The novella was adapted into a three act play called (surprise) Gentlemen Prefer Blondes by Loos and her husband, John Emerson. It opened in September of 1926 and ran for 199 performances--a very respectable run for a show in the 1920's. It featured Frank Morgan (immortalized years later as the Wizard of Oz) as Henry Spofford.



Loos spearheaded the musical adaptation in the 1940's with Broadway playwright, Joseph Fields. It was the second musical for the great composer, Jule Styne. Lyrics were handled by Leo Robin, who wrote with great comic flair. Carol Channing starred. It roared into the Ziegfeld Theatre on December 8, 1949 and stayed there for almost two years, racking up 740 performances.

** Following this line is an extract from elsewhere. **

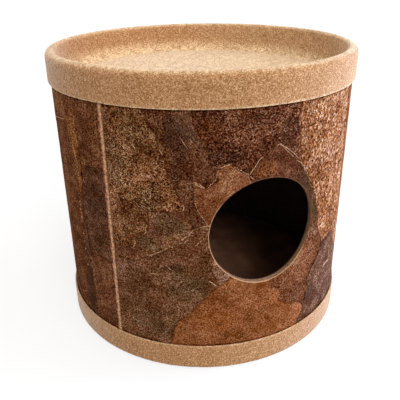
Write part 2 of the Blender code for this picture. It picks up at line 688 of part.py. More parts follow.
def build_pad(parent):
    """The loose floor pad: crowned, with a side that draws in between its two seams."""
    low = BOARD_TOP + FIT
    high = low + PAD_EDGE_HEIGHT
    roll_centre = PAD_RADIUS - PAD_ROLL
    profile = [
        (0, low),
        *arc(roll_centre, low + PAD_ROLL, PAD_ROLL, -90, 0, 2),
        (PAD_RADIUS - PAD_SIDE_DRAW, (low + high) / 2),
        *arc(roll_centre, high - PAD_ROLL, PAD_ROLL, 0, 90, 2),
        *pad_crown(roll_centre, high),
    ]
    turned("floor_pad", profile, finish("pad_cloth", PAD_BROWN, 0.9), parent, PAD_FACETS)


def main():
    clear_scene()
    build_base()
    trim_cutter = entrance_cutter("trim_bar", ENTRANCE_RADIUS + ENTRANCE_TRIM)
    build_drum(trim_cutter)
    build_hides(trim_cutter)
    build_lid(add_empty("lid_lift", WALL_TOP))
    build_pad(add_empty("pad_lift", BOARD_TOP))


main()
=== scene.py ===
"""Looks of the drum-shaped cat cave bed: felt, torn hides, seam strip, lining and floor pad.

Units are metres and +Z is up, and the entrance faces -Y. A flat coordinate is the way round the drum from the
entrance, positive to the right of someone facing it, and the height above the floor, as on the unrolled wrap.
"""

import logging
import math
from collections.abc import Callable, Sequence
from dataclasses import dataclass
from enum import Enum

import bmesh
import bpy
import numpy as np
from mathutils import Matrix, Vector, geometry, kdtree, noise


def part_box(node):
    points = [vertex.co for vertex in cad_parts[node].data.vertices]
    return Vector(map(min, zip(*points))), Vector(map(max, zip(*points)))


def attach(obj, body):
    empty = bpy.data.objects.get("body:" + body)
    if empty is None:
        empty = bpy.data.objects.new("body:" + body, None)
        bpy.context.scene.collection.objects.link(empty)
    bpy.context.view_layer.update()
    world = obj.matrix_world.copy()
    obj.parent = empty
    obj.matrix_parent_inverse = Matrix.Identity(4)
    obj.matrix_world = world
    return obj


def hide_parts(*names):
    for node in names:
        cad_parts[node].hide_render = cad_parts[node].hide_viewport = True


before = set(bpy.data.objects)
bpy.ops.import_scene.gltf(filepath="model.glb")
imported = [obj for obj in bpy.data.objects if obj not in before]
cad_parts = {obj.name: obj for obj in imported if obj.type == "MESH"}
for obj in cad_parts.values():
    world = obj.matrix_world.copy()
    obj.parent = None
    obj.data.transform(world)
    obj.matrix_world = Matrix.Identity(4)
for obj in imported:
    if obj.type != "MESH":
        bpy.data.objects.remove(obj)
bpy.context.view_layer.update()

MM = 0.001
FULL_TURN = 2 * math.pi
LOG = logging.getLogger("cat_cave_bed")

# The radius that flat coordinates are measured on
WRAP_RADIUS = 0.2250

# Entrance: centre height, radius through the wall and the wider cut through hides and lining
ENTRANCE_HEIGHT = 0.2145
ENTRANCE_RADIUS = 0.0760
TRIM_RADIUS = 0.0768

# How far from a cut edge the felt is frayed and pale
CUT_EDGE = 0.0016

# The draw of the vector noise that torn edges and crumbs follow. Without a seed it follows the clock.
TEAR_SEED = 7

# Share of its thickness by which felt is rounded along a cut edge
SOFT_EDGE = 0.45

# Bands that the wave texture draws in one unit of its scale
BANDS_PER_UNIT = 3.2

# A closed line in flat coordinates, and the section of a turned piece as radius and height
Loop = np.ndarray
Profile = list[tuple[float, float]]


def linear(code: str) -> tuple[float, float, float, float]:
    """Turn an sRGB hex colour into linear red, green, blue and alpha.

    Args:
        code: Six hex digits after a hash sign.

    Returns:
        The four linear channels.
    """
    channels = [int(code[i : i + 2], 16) / 255 for i in (1, 3, 5)]
    red, green, blue = (c / 12.92 if c <= 0.04045 else ((c + 0.055) / 1.055) ** 2.4 for c in channels)
    return red, green, blue, 1.0


def per_mm(size: float) -> float:
    """Texture scale at which a pattern repeats about every so many millimetres."""
    return 1 / (size * MM)


def clouds(points: np.ndarray, size: float, octaves: int = 2, seed: float = 0.0) -> np.ndarray:
    """Smooth random heights over points in space.

    Args:
        points: Rows of x, y and z.
        size: Width of a lump, in metres.
        octaves: Layers of finer lumps.
        seed: Moves to another part of the pattern.

    Returns:
        One value for each point, mostly between -1 and 1.
    """
    shift = Vector((7.3, 3.1, 5.7)) * seed
    return np.array([noise.fractal(Vector(p) / size + shift, 1.0, 2.0, octaves) for p in points.tolist()])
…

Hollywood, of course, took notice. Twentieth Century-Fox bought it for Marilyn Monroe. (Don't you always think of Carol Channing and Marlyn Monroe in the same breath? (I believe I did. Once. When I had a fever of 104......) They took the surefire property--and threw out all but two songs. Updated to the 1950's, retaining only the basic story, it is still a fun film if only to see Jack Cole's musical numbers.

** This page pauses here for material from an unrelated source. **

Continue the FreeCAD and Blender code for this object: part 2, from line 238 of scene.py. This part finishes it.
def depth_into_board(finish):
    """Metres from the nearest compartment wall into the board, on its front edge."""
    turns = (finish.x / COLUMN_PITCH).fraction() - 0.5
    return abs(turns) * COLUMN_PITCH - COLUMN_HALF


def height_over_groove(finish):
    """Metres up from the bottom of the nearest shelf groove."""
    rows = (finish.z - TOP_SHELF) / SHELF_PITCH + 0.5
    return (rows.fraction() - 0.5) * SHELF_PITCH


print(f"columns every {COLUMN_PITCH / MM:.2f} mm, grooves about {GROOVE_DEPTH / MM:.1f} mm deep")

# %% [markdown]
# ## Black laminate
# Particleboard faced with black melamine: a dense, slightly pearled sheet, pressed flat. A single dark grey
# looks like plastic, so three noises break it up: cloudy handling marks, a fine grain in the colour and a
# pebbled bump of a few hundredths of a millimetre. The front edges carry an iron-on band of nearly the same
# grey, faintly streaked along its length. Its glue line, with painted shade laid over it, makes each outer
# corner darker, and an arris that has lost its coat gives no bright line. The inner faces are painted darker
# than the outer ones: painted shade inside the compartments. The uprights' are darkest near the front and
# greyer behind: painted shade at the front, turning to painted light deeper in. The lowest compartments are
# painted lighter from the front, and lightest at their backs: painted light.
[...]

Lorelei Lee still had one more incarnation on Broadway. In the 1970's, instead of doing a revival, they rewrote the book, so Carol Channing could still be in it---telling the story in flash back and now called Lorelei. A couple of interesting songs were written by Styne with Betty Comden and Adolph Green, but it proved a very troubled undertaking. It has a small footnote in Broadway history for being one of the few shows to have two cast albums....one recorded before the break in tour...and then another after it, since it had changed so much...

I think it's a great old fashioned musical, a true musical COMEDY--and what a great way to start off the summer season. Gentlemen Prefer Blondes opens June 25 and plays through July 3.